Write out the whole of the material exactly.
---
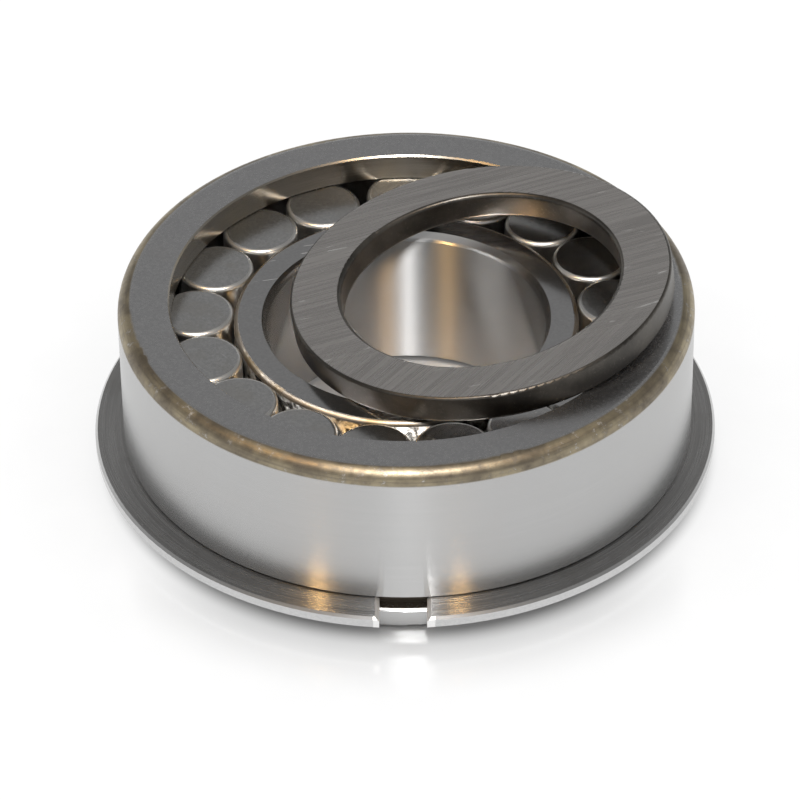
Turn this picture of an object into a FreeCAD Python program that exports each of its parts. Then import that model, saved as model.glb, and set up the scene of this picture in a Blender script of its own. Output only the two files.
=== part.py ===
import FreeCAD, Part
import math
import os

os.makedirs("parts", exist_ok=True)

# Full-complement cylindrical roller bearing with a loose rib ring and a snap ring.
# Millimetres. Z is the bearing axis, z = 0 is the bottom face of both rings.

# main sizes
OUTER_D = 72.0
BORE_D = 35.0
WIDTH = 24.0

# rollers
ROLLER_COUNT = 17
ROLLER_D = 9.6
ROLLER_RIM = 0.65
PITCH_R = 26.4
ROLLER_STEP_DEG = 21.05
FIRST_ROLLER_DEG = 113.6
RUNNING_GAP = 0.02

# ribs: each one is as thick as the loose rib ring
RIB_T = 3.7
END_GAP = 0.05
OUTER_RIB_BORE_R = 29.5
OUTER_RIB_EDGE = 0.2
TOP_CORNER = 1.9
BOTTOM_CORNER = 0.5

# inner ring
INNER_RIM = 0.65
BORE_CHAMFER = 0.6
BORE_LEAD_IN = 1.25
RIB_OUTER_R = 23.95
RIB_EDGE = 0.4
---
• REPLY TO THE TASK:
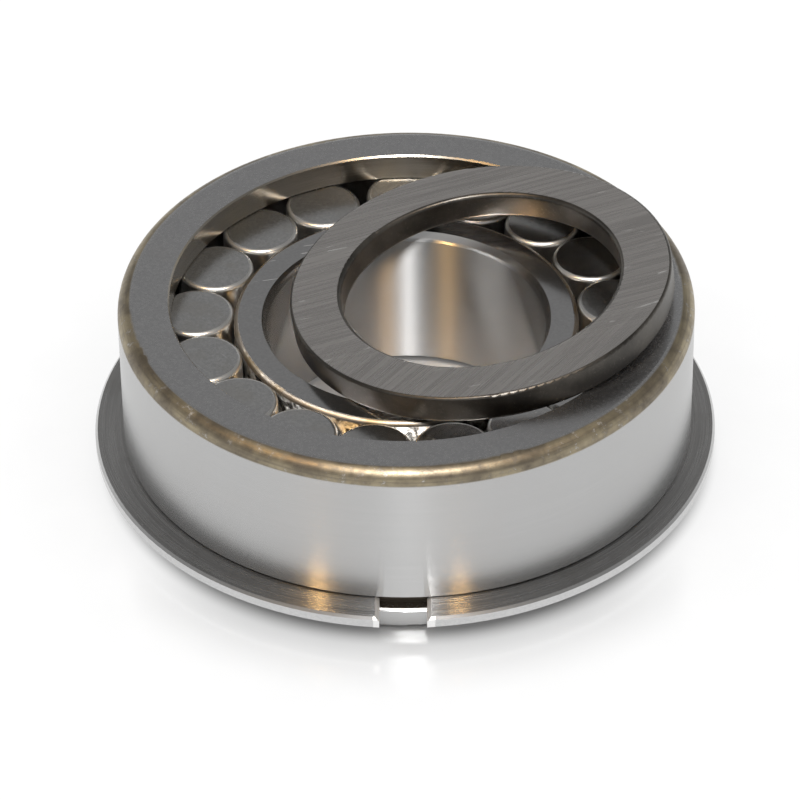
Turn this picture of an object into a FreeCAD Python program that exports each of its parts. Then import that model, saved as model.glb, and set up the scene of this picture in a Blender script of its own. Output only the two files.
=== part.py ===
import FreeCAD, Part
import math
import os

os.makedirs("parts", exist_ok=True)

# Full-complement cylindrical roller bearing with a loose rib ring and a snap ring.
# Millimetres. Z is the bearing axis, z = 0 is the bottom face of both rings.

# main sizes
OUTER_D = 72.0
BORE_D = 35.0
WIDTH = 24.0

# rollers
ROLLER_COUNT = 17
ROLLER_D = 9.6
ROLLER_RIM = 0.65
PITCH_R = 26.4
ROLLER_STEP_DEG = 21.05
FIRST_ROLLER_DEG = 113.6
RUNNING_GAP = 0.02

# ribs: each one is as thick as the loose rib ring
RIB_T = 3.7
END_GAP = 0.05
OUTER_RIB_BORE_R = 29.5
OUTER_RIB_EDGE = 0.2
TOP_CORNER = 1.9
BOTTOM_CORNER = 0.5

# inner ring
INNER_RIM = 0.65
BORE_CHAMFER = 0.6
BORE_LEAD_IN = 1.25
RIB_OUTER_R = 23.95
RIB_EDGE = 0.4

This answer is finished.